On October 20, 2012 the band is launching its second annual “Southern Ground: Music and Food Festival” at Blackbaud Stadium in Charleston, South Carolina. Festival-goers will be treated to two days of southern-style music and cuisine. Tickets may be purchased at and all other major ticket outlets.

A few years ago Zac released his first book of recipes, the Southern Ground Cookbook. Here are a few examples of the kind of gourmet Southern dishes you'll find in this 2010 release.

Zac’s Campfire Chili

1. Brown together: 
1 cup diced white onion 
1 lb. beef-tenderloin tips, diced into 1/2-inch cubes 
2 lbs. ground bison (If unavailable, substitute ground beef.) 
1/2 lb. ground pork 
1 Tbsp olive oil 

2. Drain the grease. Then add the following: 
1 Tbsp masa flour 
1/2 Tbsp garlic powder 
1 14.5-oz. can organic beef stock 
2 14.5-oz. cans organic chicken stock 
1 8-oz. can organic tomato sauce 
1 4-oz. can mild diced green chilies 
1/2 Tbsp ground cumin 
1 fresh jalapeño pepper, 
chopped fine 
1 tsp black pepper 
3 Tbsp organic chili powder 

3. Simmer 1 hour. Then add: 
4 oz. organic tomato sauce 
4 Tbsp organic chili powder 
2 Tbsp mild chili powder 
2 Tbsp ground cumin 
1 tsp garlic powder 
1 tsp Tabasco 
1/2 Tbsp brown sugar 
2 15.5-oz. cans low-sodium pinto beans, drained 
2 15.5-oz. cans low-sodium kidney beans, drained 

4. Simmer 45 minutes and eat. 

Serves 8. Per serving: 600 calories, 18g fat, 110mg cholesterol, 870mg sodium, 56g carbs, 58g protein. 
Zac Brown Band Chef Rusty Hamlin’s Pocket Knife Coleslaw

      1 head Green Cabbage   
      1 large Green Bell Pepper
      8 stalks Green Onion
      2 ripe Tomatoes
      Slaw Dressing:
      2 cups Mayonnaise
      2 tablespoons Hot Horseradish
      2 tablespoons Yellow Mustard
      1 tablespoon White Sugar
      1/2 cup White Vinegar
      1/2 teaspoon Cayenne Pepper
      1/2 teaspoon fine Ground Black Pepper
      1 teaspoon Kosher Salt

Dice all veggies to 1/4 inch dice. Add 1/2 of the slaw dressing and add more as needed. Save some of the diced tomatoes as garnish.

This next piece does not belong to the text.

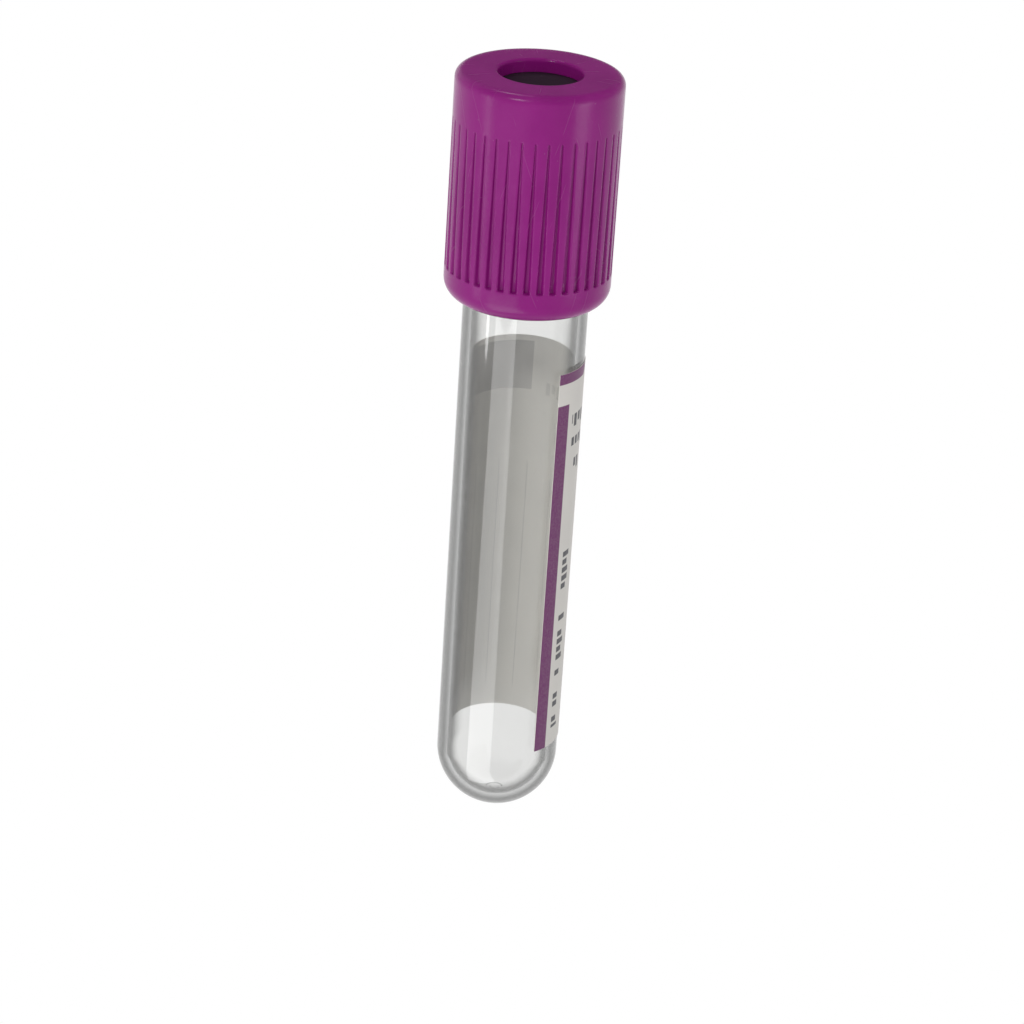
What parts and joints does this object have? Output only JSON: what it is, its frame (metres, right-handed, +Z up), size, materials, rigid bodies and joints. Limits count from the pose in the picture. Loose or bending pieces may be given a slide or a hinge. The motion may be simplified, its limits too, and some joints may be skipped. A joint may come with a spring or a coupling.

Baked Vidalia Onions with Morel Butter

        3 large Vidalia onion
        2 tbsp extra-virgin olive oil
        4 oz sliced morel mushrooms
        1 splash white wine
        3 sticks of butter at room temperature

       Preheat oven to 450
       Tightly wrap onions in two layers of foil
       Place on a cookie sheet and roast in the oven for 35 minutes

       Heat oil in a large skillet. Saute morels until cooked; add a splash of white wine.
       In a medium bowl, add butter and fold in cooked morels. Place butter onto waxed
       paper and form into a log. Wrap and chill in refrigerator until ready to serve.

       When onions are ready, use a pairing knife to cut a triangular hole at the top of the 
       onion. Place a pat of butter into each hole and serve.